Graduates of the program in Fort Nelson will have the opportunity to find work in the expanding field of natural gas exploration in the Fort Nelson area. Additionally, both Spectra Energy and Encana are committed to employing successful Aboriginal peoples graduates in the Fort Nelson region and beyond.
“Encana is extremely pleased to partner with NEASEP, NLC and Spectra to bring this high-skills training opportunity to Fort Nelson,” said Jeff Beale, Aboriginal Relations Advisor with Encana. “We believe this will help local Aboriginal peoples in acquiring highly skilled, high paying occupations closer to home communities in a sustainable and growing natural gas resource play. Power engineering occupations are integral to the success of companies like ours, and we’re striving for increased Aboriginal peoples and local contributions.”
For NLC, offering Power Engineering and Gas Processing in Fort Nelson is the second major programming partnership that has occurred in the past couple of years. In 2009, NLC partnered with the Horn River Basin Shale Gas Producers Group to train 16 Fort Nelson-area residents as oil and gas field operators.
“Following in the footsteps of the successful Oil and Gas Field Operator program, we are very excited to partner again with industry and NEASEP to bring the Power Engineering program to Fort Nelson,” said Jeff Lekstrom, NLC’s Dean of Trades, Apprenticeship and Technology. “We believe that with the oil and gas activity in the Fort Nelson area, graduates of this program will be in a good position to contribute to local industry and the community.”

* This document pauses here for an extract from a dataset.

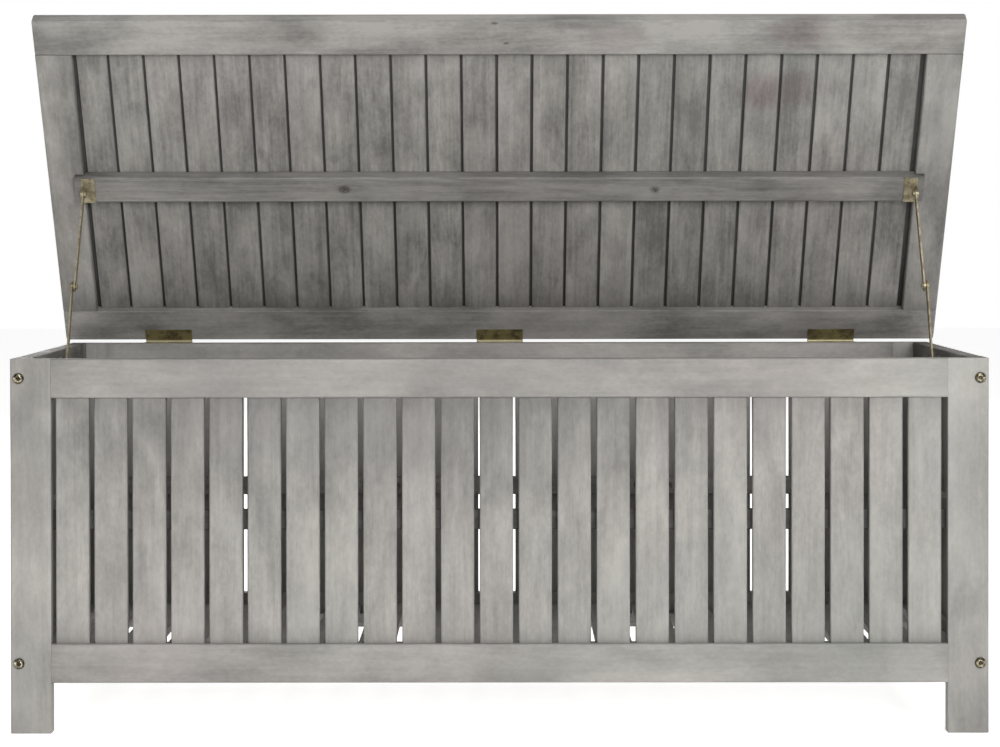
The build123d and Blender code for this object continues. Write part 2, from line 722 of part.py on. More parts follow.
# ---- Folding stays ----
for side_name, side in sides.items():
    # Bracket on the cleat: a flange with an ear that carries the upper arm's rivet.
    ear_origin = lid.from_local_coords(Vector(side * ear_plane, lid_middle, cleat_face))
    ear_profile = Plane(origin=ear_origin, x_dir=lid.y_dir, z_dir=(1, 0, 0))
    with BuildPart() as lid_bracket:
        with Locations(on_lid(side * flange_centre, lid_middle, cleat_face)):
            Box(flange_width, flange_length, stay_plate, align=top_align)
        with BuildSketch(ear_profile):
            with Locations((0, -ear_stand / 2)):
                Rectangle(2 * eye_radius, ear_stand)
            with Locations((0, -ear_stand)):
                Circle(eye_radius)
                Circle(pivot_radius + running, mode=Mode.SUBTRACT)
        extrude(amount=stay_plate / 2, both=True)
        screw_holes(bracket_screw_places[side_name], bracket_screw_length)
    lid_bracket.part.label = f"{side_name}_stay_lid_bracket"
    export_step(lid_bracket.part, f"parts/{side_name}_stay_lid_bracket.step")

    # Bracket on the side rail: a plate with a turned boss for the lower pivot.
    plate_plane = Plane(
        origin=(side * side_inner, lower_pivot.Y, side_pivot_height),
        x_dir=(0, 1, 0),
        z_dir=(-side, 0, 0),
    )
    rise = (side_plate_height - side_plate_width) / 2
    with BuildPart() as side_bracket:
        with BuildSketch(plate_plane):
            with Locations((0, -side * rise)):
                SlotOverall(side_plate_height, side_plate_width, rotation=90)
        extrude(amount=side_plate_thickness)
        with BuildSketch(plate_plane):
            Circle(boss_radius)
        extrude(amount=side_inner - lower_arm_plane - arm_thickness / 2 - fit)
        with BuildSketch(plate_plane):
            Circle(pivot_radius + running)
        extrude(amount=side_inner - lower_arm_plane, mode=Mode.SUBTRACT)
        screw_holes(side_bracket_screw_places[side_name], side_bracket_screw_length)
    side_bracket.part.label = f"{side_name}_stay_side_bracket"
    export_step(side_bracket.part, f"parts/{side_name}_stay_side_bracket.step")

    # The two arms are flat strips with round eyes. The upper one leans, so that it runs
    # from the bracket's ear out to the lower arm; its holes are still square to the box.
    arms = {
        "lower": (lower_pivot, lower_arm_plane, lower_arm_plane),
        "upper": (upper_pivot, upper_eye_plane, upper_arm_plane),
    }
    for arm_name, (start, start_x, end_x) in arms.items():
        first = Vector(side * start_x, start.Y, start.Z)
        last = Vector(side * end_x, elbow.Y, elbow.Z)
        reach = last - first
        across = Vector(0, reach.Z, -reach.Y)
        arm_plane = Plane(origin=first, x_dir=reach, z_dir=reach.cross(across))
        with BuildPart() as arm:
            with BuildSketch(arm_plane):
                with Locations((reach.length / 2, 0)):
                    SlotCenterToCenter(reach.length, arm_width)
                with Locations((0, 0), (reach.length, 0)):
                    Circle(eye_radius)
            extrude(amount=arm_thickness / 2, both=True)
            with Locations(first, last):
                with Locations(along_x):
                    Cylinder(pivot_radius + running, 4 * arm_thickness, mode=Mode.SUBTRACT)
        arm.part.label = f"{side_name}_stay_{arm_name}_arm"
        export_step(arm.part, f"parts/{side_name}_stay_{arm_name}_arm.step")

    # The elbow rivet is in two halves, one riding on each arm.
    lower_outer = lower_arm_plane + arm_thickness / 2
    lower_inner = lower_arm_plane - arm_thickness / 2
    upper_outer = upper_arm_plane + arm_thickness / 2
    upper_inner = upper_arm_plane - arm_thickness / 2
    shoulder_end = upper_outer + open_pivot_clearance
    head_seat = upper_inner - head_clearance
    with BuildPart() as elbow_rivet:
        for low, high, radius in (
            (lower_outer, lower_outer + 1.5, rivet_head_radius),
            (lower_inner, lower_outer, pivot_radius),
            (shoulder_end, lower_inner, rivet_head_radius),
        ):
            with BuildSketch(Plane(origin=(side * low, elbow.Y, elbow.Z), z_dir=(side, 0, 0))):
                Circle(radius)
            extrude(amount=high - low)
    elbow_rivet.part.label = f"{side_name}_stay_elbow_rivet"
    export_step(elbow_rivet.part, f"parts/{side_name}_stay_elbow_rivet.step")

    with BuildPart() as elbow_head:
        for low, high, radius in (
            (head_seat - rivet_head_height, head_seat, rivet_head_radius),
            (head_seat, upper_outer, pivot_radius),
        ):
            with BuildSketch(Plane(origin=(side * low, elbow.Y, elbow.Z), z_dir=(side, 0, 0))):
                Circle(radius)
            extrude(amount=high - low)
        dome = elbow_head.edges().filter_by(GeomType.CIRCLE).sort_by(Axis.X)
        fillet(dome[0 if side > 0 else -1], rivet_head_height * 0.8)
    elbow_head.part.label = f"{side_name}_stay_elbow_head"
    export_step(elbow_head.part, f"parts/{side_name}_stay_elbow_head.step")

# ---- Pivots of the stays' fixed ends ----
ear_outer = ear_plane + stay_plate / 2
eye_inner = upper_eye_plane - arm_thickness / 2 - head_clearance
with BuildPart() as lid_rivets:
    for side in sides.values():
        for low, high, radius in (
            (eye_inner - rivet_head_height, eye_inner, rivet_head_radius),
            (eye_inner, ear_outer, pivot_radius),
            (ear_outer, ear_outer + 1, rivet_head_radius),
        ):
            seat = Plane(origin=(side * low, upper_pivot.Y, upper_pivot.Z), z_dir=(side, 0, 0))
            with BuildSketch(seat):
                Circle(radius)
            extrude(amount=high - low)
lid_rivets.part.label = "stay_lid_rivets"
export_step(lid_rivets.part, "parts/stay_lid_rivets.step")

with BuildPart() as side_pivots:
    for side in sides.values():
        for low, high, radius in (
            (shoulder_end, lower_inner - fit / 2, rivet_head_radius),
            (lower_inner - fit / 2, side_inner, pivot_radius),
        ):
            seat = Plane(origin=(side * low, lower_pivot.Y, lower_pivot.Z), z_dir=(side, 0, 0))
            with BuildSketch(seat):
                Circle(radius)
            extrude(amount=high - low)
side_pivots.part.label = "stay_side_pivots"
export_step(side_pivots.part, "parts/stay_side_pivots.step")

print("box front y", round(box_front, 3), "pin y,z", round(pin_y, 3), pin_z)
print("lower pivot", lower_pivot, "upper pivot", upper_pivot, "elbow", elbow)
print("arm length", round(arm_length, 3))
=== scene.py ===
import json
import math
import random

import bmesh
import bpy
from mathutils import Matrix, Vector


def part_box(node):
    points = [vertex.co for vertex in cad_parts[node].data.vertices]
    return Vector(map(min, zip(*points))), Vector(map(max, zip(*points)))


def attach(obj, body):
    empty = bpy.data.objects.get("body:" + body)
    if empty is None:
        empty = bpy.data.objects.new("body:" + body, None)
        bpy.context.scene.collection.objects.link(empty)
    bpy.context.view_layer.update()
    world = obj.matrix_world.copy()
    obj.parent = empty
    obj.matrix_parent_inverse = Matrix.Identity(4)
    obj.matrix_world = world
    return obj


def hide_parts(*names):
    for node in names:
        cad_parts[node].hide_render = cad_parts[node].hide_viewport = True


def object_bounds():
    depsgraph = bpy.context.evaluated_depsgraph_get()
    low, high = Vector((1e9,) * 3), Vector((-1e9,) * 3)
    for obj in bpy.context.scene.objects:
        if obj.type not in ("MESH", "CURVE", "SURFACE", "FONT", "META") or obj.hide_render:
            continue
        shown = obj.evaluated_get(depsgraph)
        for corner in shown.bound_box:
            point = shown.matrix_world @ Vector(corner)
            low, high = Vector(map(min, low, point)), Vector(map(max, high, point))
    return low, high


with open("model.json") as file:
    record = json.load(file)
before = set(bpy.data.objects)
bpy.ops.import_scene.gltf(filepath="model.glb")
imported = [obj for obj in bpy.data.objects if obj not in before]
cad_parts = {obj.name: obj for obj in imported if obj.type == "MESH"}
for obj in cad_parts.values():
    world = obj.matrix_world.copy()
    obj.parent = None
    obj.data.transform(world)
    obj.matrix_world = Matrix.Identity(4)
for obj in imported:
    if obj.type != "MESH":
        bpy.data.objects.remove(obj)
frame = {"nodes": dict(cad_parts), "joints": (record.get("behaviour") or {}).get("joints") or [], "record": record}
cad_low, cad_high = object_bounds()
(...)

These are just a few examples of the types of partnerships our colleges are forming with local businesses and industry to create dynamic learning opportunities for students in addition to contributing to regional economic development. Forming close ties with business and industry is logical and mutually beneficial. After all, BC's colleges are the primary provider of skilled, job ready graduates in the province. Working with business and industry to create programs that will graduate students with the required skills benefits everyone.